# Getting very dry here for May



## FarmerCline (Oct 12, 2011)

It has been nearly a month since we have had a rainfall to amount of anything. It is starting to look like July/August. Yards are brown and orchard grass fields are wilting and much thinner than usual.....I haven't cut any orchard grass as I was hoping it would thicken up some more but it looks like 1st cut is going to be what is there. Oat hay has been ready to make for about a week now but was hesitant to cut much this past week because of the high chances of rain almost everyday but we never got any. The yield of the oat hay I have made so far has been good since they had enough spring moisture to get them to this point but if I don't get the hay made I don't think the grain will amount to much as they need the moisture now to fill out. My alfalfa is the only thing that looks good and isn't showing drought stress. My established alfalfa looks great and is now coming into early bloom and is about waist deep in places......hoping to cut this week. The new seeding it planted in mid April looks good as well but a little rain soon would be good for it. Alfalfa must be quite a drought tolerant plant. Monday and Tuesday are the only chances of rain in the 10 day forecast but the percentages keep dropping.


----------



## somedevildawg (Jun 20, 2011)

You and I both need some H2O.......gettin very dry here, all week had a chance.....not a drop


----------



## Lewis Ranch (Jul 15, 2013)

Rain has been in the forecast every day here for the last two weeks and every day in the next 10 days. We can't catch a break!


----------



## Tim/South (Dec 12, 2011)

We have also had a dry spell here. It was nice to have a weather window to cut the cool season grasses then it remained dry.

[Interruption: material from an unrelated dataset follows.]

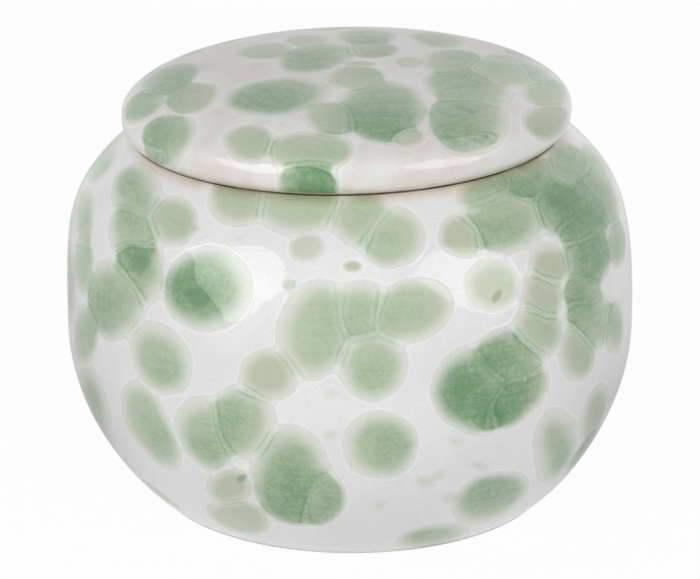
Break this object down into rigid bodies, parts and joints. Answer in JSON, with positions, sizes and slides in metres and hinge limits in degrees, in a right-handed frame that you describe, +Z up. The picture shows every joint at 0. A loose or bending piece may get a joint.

We finally got enough today to settle the dust. Spread fertilizer yesterday and today on some hay fields.

Very dry here for this time of the year.

I hope some of you in need of rain get some from this system passing through. It has avoided us until last night.


----------



## deadmoose (Oct 30, 2011)

How is the new bandit working out?


----------



## FarmerCline (Oct 12, 2011)

deadmoose said:


> How is the new bandit working out?


 The bandit itself hasn't had any problems but I had major problems with the tractor I had planned on running it with which wouldn't allow the bandit to function properly. Once I hooked it to a capable tractor with a healthy hydraulic system the bandit worked great. It looks like I'm going to be ending up using a neighbors tractor to bale with this summer.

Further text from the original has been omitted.